### EXERCISE
Return exactly and only these lines: the first of the listing through the one containing "const MAGNET_EDGE_BREAK = 0.4;".

### INFORMATION SHOWN
--- --- ---
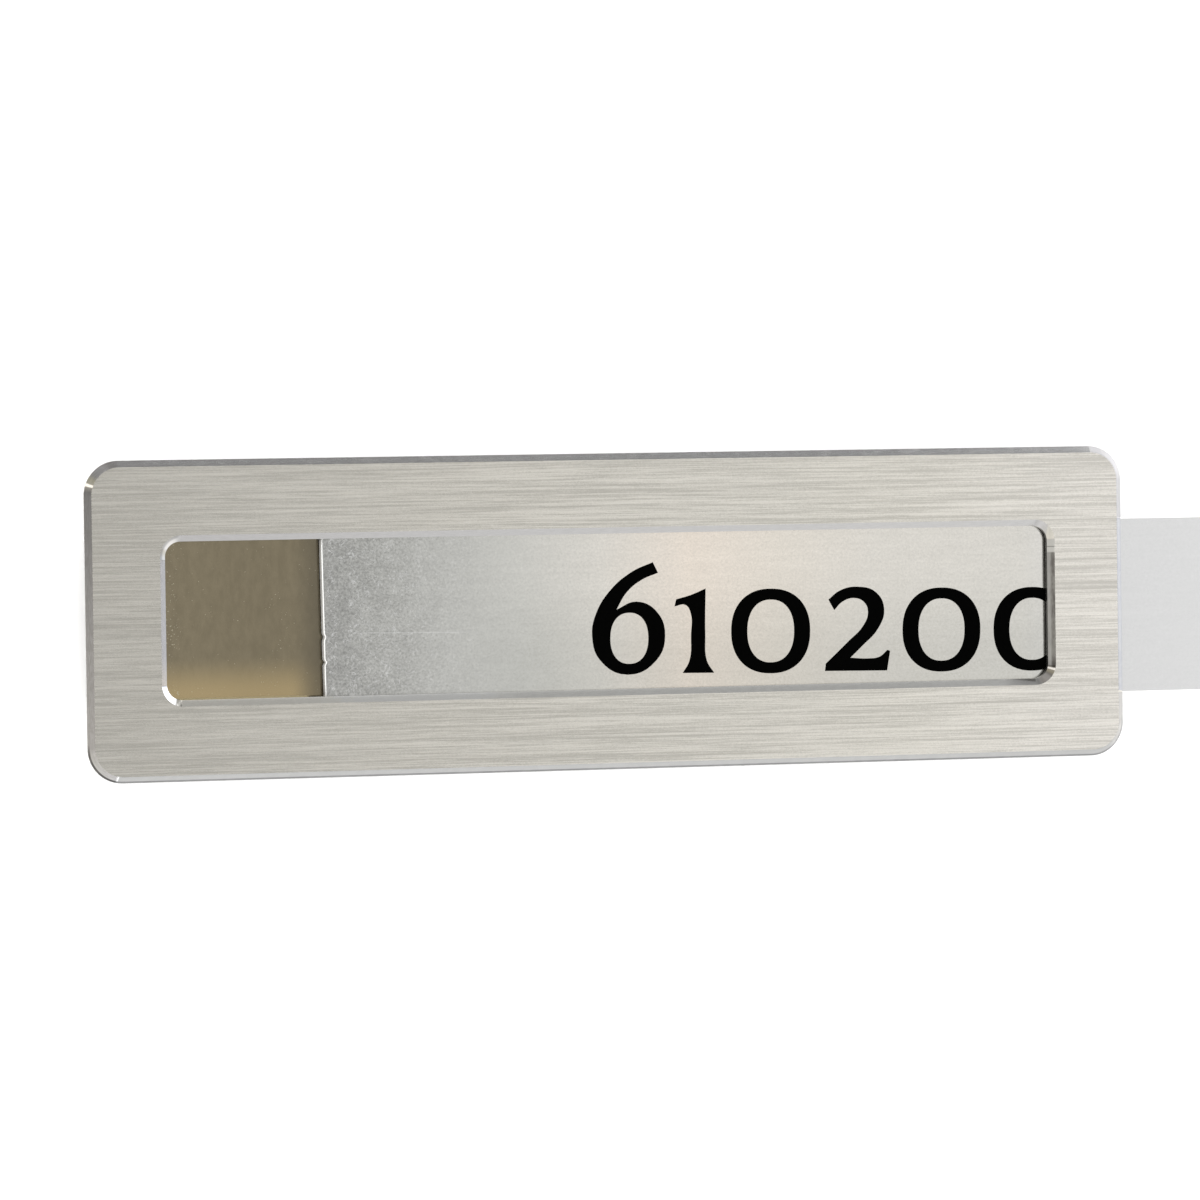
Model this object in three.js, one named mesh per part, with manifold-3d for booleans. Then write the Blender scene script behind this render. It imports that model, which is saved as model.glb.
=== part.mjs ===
// A slide-in name badge: a brushed front frame with a long window, a back plate with a milled channel,
// a thin name strip that slides in that channel, and a plain magnet bar on the back.
// Millimetres, +Z up. The badge lies on its back with its face up, +X runs along it to the open end of
// the channel and +Y runs up the written line. The origin is the middle of the magnet bar's underside.

import * as THREE from "three";
import { mergeVertices } from "three/addons/utils/BufferGeometryUtils.js";
import Module from "manifold-3d";

const wasm = await Module();
wasm.setup();

// Front frame
const BADGE_LENGTH = 75;
const BADGE_HEIGHT = 22;
const BADGE_CORNER_RADIUS = 2.4;
const FRAME_THICKNESS = 0.8;
const FRAME_BORDER = 5.15;
const WINDOW_CORNER_RADIUS = 1.5;
const OUTER_CHAMFER = 0.45;
const WINDOW_CHAMFER = 0.43;
const BACK_BEVEL = 0.2;

// Back plate
const BACK_PLATE_SETBACK = 0.7;
const BACK_PLATE_BEVEL = 0.25;
const CHANNEL_FLOOR_THICKNESS = 0.9;
const CHANNEL_STOP_THICKNESS = 1.9;
const CHANNEL_CORNER_RADIUS = 0.6;

// Name strip
const STRIP_HEIGHT = 12.5;
const STRIP_THICKNESS = 0.6;
const STRIP_EDGE_BREAK = 0.06;
const STRIP_CORNER_RADIUS = 0.7;
const STRIP_END_SLANT_DEG = 0.8;
const STRIP_PULLED_OUT = 13.92;

// Magnet bar
const MAGNET_LENGTH = 45;
const MAGNET_HEIGHT = 13;
const MAGNET_THICKNESS = 3;
const MAGNET_CORNER_RADIUS = 2;
const MAGNET_EDGE_BREAK = 0.4;

// Clearances between the pieces. The channel has play, and the strip lies near its lower side.
const GLUE_LINE = 0.1;
const STRIP_FLOAT = 0.1;
const STRIP_LOWER_CLEARANCE = 0.15;
const STRIP_UPPER_CLEARANCE = 0.85;
const STRIP_STOP_CLEARANCE = 0.1;

// Fineness of the round corners
const CORNER_STEPS = 10;

// Heights that follow from the stack of pieces
const backPlateBottom = MAGNET_THICKNESS + GLUE_LINE;
const channelFloor = backPlateBottom + CHANNEL_FLOOR_THICKNESS;
const stripBottom = channelFloor + STRIP_FLOAT;
const stripTop = stripBottom + STRIP_THICKNESS;
const backPlateTop = stripTop;
const frameBack = backPlateTop + GLUE_LINE;
const frameFace = frameBack + FRAME_THICKNESS;

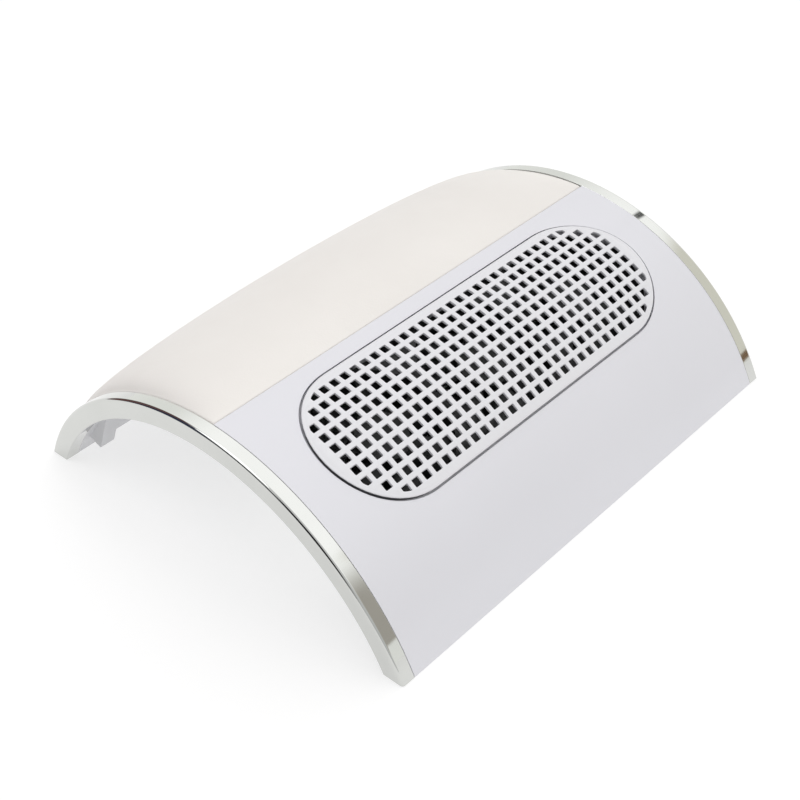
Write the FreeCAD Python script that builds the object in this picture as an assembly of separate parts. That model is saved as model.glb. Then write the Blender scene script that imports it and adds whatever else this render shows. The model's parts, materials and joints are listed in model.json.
--- --- ---
### EXERCISE ANSWER
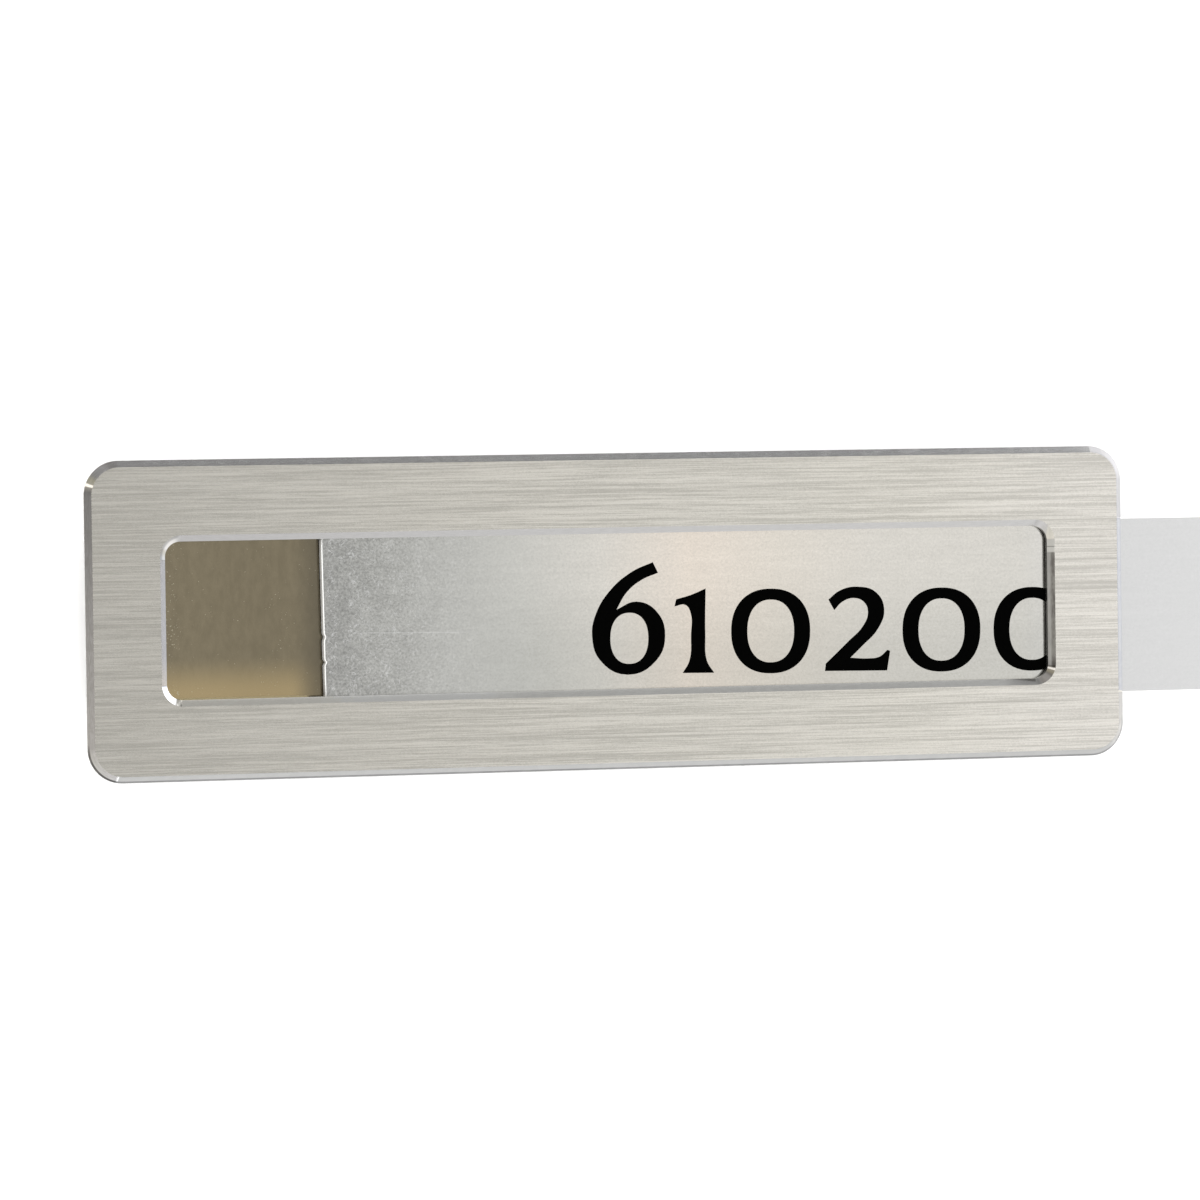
Model this object in three.js, one named mesh per part, with manifold-3d for booleans. Then write the Blender scene script behind this render. It imports that model, which is saved as model.glb.
=== part.mjs ===
// A slide-in name badge: a brushed front frame with a long window, a back plate with a milled channel,
// a thin name strip that slides in that channel, and a plain magnet bar on the back.
// Millimetres, +Z up. The badge lies on its back with its face up, +X runs along it to the open end of
// the channel and +Y runs up the written line. The origin is the middle of the magnet bar's underside.

import * as THREE from "three";
import { mergeVertices } from "three/addons/utils/BufferGeometryUtils.js";
import Module from "manifold-3d";

const wasm = await Module();
wasm.setup();

// Front frame
const BADGE_LENGTH = 75;
const BADGE_HEIGHT = 22;
const BADGE_CORNER_RADIUS = 2.4;
const FRAME_THICKNESS = 0.8;
const FRAME_BORDER = 5.15;
const WINDOW_CORNER_RADIUS = 1.5;
const OUTER_CHAMFER = 0.45;
const WINDOW_CHAMFER = 0.43;
const BACK_BEVEL = 0.2;

// Back plate
const BACK_PLATE_SETBACK = 0.7;
const BACK_PLATE_BEVEL = 0.25;
const CHANNEL_FLOOR_THICKNESS = 0.9;
const CHANNEL_STOP_THICKNESS = 1.9;
const CHANNEL_CORNER_RADIUS = 0.6;

// Name strip
const STRIP_HEIGHT = 12.5;
const STRIP_THICKNESS = 0.6;
const STRIP_EDGE_BREAK = 0.06;
const STRIP_CORNER_RADIUS = 0.7;
const STRIP_END_SLANT_DEG = 0.8;
const STRIP_PULLED_OUT = 13.92;

// Magnet bar
const MAGNET_LENGTH = 45;
const MAGNET_HEIGHT = 13;
const MAGNET_THICKNESS = 3;
const MAGNET_CORNER_RADIUS = 2;
const MAGNET_EDGE_BREAK = 0.4;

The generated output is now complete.